Of course, another obvious way that games keep players apart is by forcing them to travel to their friends. We have a simple rule: players fast, goods slow. Nothing keeps you from hanging out with your friends – just teleport to them. But prices in distant locales can vary because large quantities of stuff cannot teleport – they have to be hand-carried.

Why do varying prices matter? Because of another rule: fulfill the fantasy. A lot of players want to be that tavern keeper who runs the bar at the end of the world, that master artisan with pretensions of being Weyland Smith, the cozy small business mom-and-pop shop. Quite aside from our opinions of antitrust policy in the real world, we know that you can’t let one player end up controlling the entire economy in an online game. You have to let every player have fun. And there are a lot of different ways to have fun. And they all matter!

Don’t point new people only at existing popular nodes. In graph theory this is called “preferential attachment,” and it’s the equivalent of everyone checking Google before they check any other search engine, or visiting Amazon rather than a mom-and-pop.

In super concrete terms, this manifests in design choices like “we will not have globally visible prices, such as an auction house that covers the whole game.” Globally visible prices push all prices down to the same floor, which means that mom-and-pop player-run shops cannot compete with a guild that has economies of scale.

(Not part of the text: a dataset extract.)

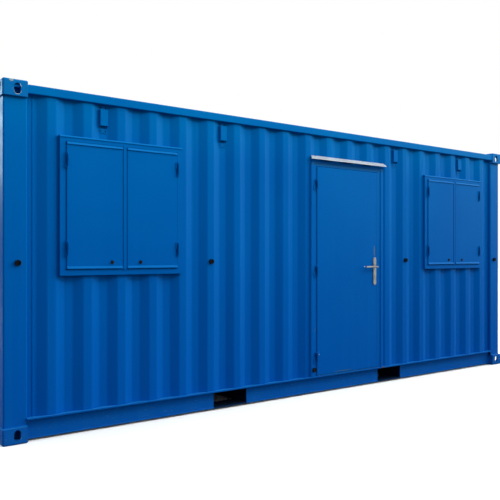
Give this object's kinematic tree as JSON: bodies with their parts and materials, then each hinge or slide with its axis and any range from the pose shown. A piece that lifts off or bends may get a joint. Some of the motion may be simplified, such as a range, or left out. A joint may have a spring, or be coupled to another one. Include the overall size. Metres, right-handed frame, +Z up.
{
  "type": "shipping container cabin",
  "caption": "Shipping container site cabin: corrugated steel box on corner castings with fork pockets, a hinged door and shuttered windows.",
  "frame": {"origin": "middle of the four bottom corner apertures, at the level of the castings' undersides", "axes": "+X along the length to the right as seen from the door side, +Y from the door side to the back, +Z up"},
  "size_m": [6.058, 2.479, 2.591],
  "materials": {
    "blue_paint": "gloss",
    "white_board": "matt",
    "floor_ply": "satin",
    "bare_aluminium": "satin",
    "black_rubber": "matt",
    "black_knob": "gloss",
    "white_plastic": "satin",
    "clear_glass": "clear",
    "brushed_steel": "brushed"
  },
  "bodies": {
    "cabin": {"corner_fittings_bottom": "blue_paint", "corner_fittings_top": "blue_paint", "corner_posts": "blue_paint", "bottom_side_rails": "blue_paint", "bottom_end_rails": "blue_paint", "top_side_rails": "blue_paint", "top_end_rails": "blue_paint", "fork_pockets": "blue_paint", "floor_crossmembers": "blue_paint", "floor": "floor_ply", "front_wall_left": "blue_paint", "front_wall_over_door": "blue_paint", "front_wall_right": "blue_paint", "back_wall": "blue_paint", "left_end_wall": "blue_paint", "right_end_wall": "blue_paint", "roof": "blue_paint", "front_lining_left": "white_board", "front_lining_over_door": "white_board", "front_lining_right": "white_board", "back_lining": "white_board", "end_linings": "white_board", "ceiling": "white_board", "door_frame": "blue_paint", "door_threshold": "blue_paint", "rain_drip": "bare_aluminium", "door_stop": "black_rubber", "door_hinge_pins": "blue_paint", "window_surrounds": "blue_paint", "window_frames": "white_plastic", "window_glass": "clear_glass", "shutter_hinge_pins": "blue_paint", "shutter_buffers": "black_rubber", "wall_vents": "blue_paint"},
    "door": {"door_leaf": "blue_paint", "door_plates": "brushed_steel"},
    "lever": {"door_lever": "brushed_steel"},
    "left_window_left_shutter": {"left_window_left_shutter": "blue_paint", "left_window_left_knob": "black_knob"},
    "left_window_right_shutter": {"left_window_right_shutter": "blue_paint", "left_window_right_knob": "black_knob"},
    "right_window_left_shutter": {"right_window_left_shutter": "blue_paint", "right_window_left_knob": "black_knob"},
    "right_window_right_shutter": {"right_window_right_shutter": "blue_paint", "right_window_right_knob": "black_knob"}
  },
  "joints": [
    {"name": "door_hinge", "type": "hinge", "parent": "cabin", "child": "door", "pos_m": [-0.059, -1.219, 0], "axis": [0, 0, -1], "range_deg": [0, 175]},
    {"name": "lever_turn", "type": "hinge", "parent": "door", "child": "lever", "pos_m": [0.756, -1.209, 1.224], "axis": [0, -1, 0], "range_deg": [0, 40], "stiffness_Nm_per_rad": 2, "springref_deg": -34.38},
    {"name": "left_window_left_hinge", "type": "hinge", "parent": "cabin", "child": "left_window_left_shutter", "pos_m": [-2.564, -1.227, 0], "axis": [0, 0, -1], "range_deg": [0, 180]},
    {"name": "left_window_right_hinge", "type": "hinge", "parent": "cabin", "child": "left_window_right_shutter", "pos_m": [-1.616, -1.227, 0], "axis": [0, 0, 1], "range_deg": [0, 180]},
    {"name": "right_window_left_hinge", "type": "hinge", "parent": "cabin", "child": "right_window_left_shutter", "pos_m": [1.616, -1.227, 0], "axis": [0, 0, -1], "range_deg": [0, 180]},
    {"name": "right_window_right_hinge", "type": "hinge", "parent": "cabin", "child": "right_window_right_shutter", "pos_m": [2.564, -1.227, 0], "axis": [0, 0, 1], "range_deg": [0, 180]}
  ]
}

It also means that you work to prevent uberguilds from dominating player vs player combat, or getting all the “firsts.” The economy is not the only sort of monopoly you have to worry about.

You also need to work to make sure that each node sees the others as valuable. I talked about economic ways of doing that in my last post, but there’s an even more fundamental tool available: increasing the bandwidth of social communication. Basically, increasing empathy. If you really empathized with the fingernails – or the laid off worker – you’d think twice about cutting them out.

How do you increase empathy? By actually paying attention to how humans communicate. In the real world, we meet each others’ eyes. We have facial expressions. We have moods, and body language, and tone of voice. It’s kind of shocking that it took so many decades for online games to realize that dancing was an important way for players to express their personalities, given that little kids figure it out around age three.

The simple fact is: networks are stronger when they are not homogeneous. Our body is stronger because we have both livers and neurons, and yes, fingernails. We’d be awfully easy to kill if we were just a nervous system, just like an economy with only one industry is more vulnerable to collapse, or a field of only one monoculture crop is more susceptible to disease.

In the end, good social design is about good society design. That’s what underlies the buzzword, and why it’s so sad that the word “social” gets reduced to mindless clicking or dark patterns on a social media site.

Diversity of people and of play makes for a more robust society, a more enduring community, in every way. That’s good for us as a business. More importantly, it’s better for players. It makes for an online world that doesn’t chase you out or make you feel insignificant or unwanted. A world where you can pursue your own dream.

From up close, from where we stand, we cannot see the shape of the whole. My hope is that by playing in a world like this, players come to realize the interconnectedness of all things. Take the step back, and you can see it all as a tapestry where every person is an important thread in the weave. And that tapestry, I can tell you, is beautiful.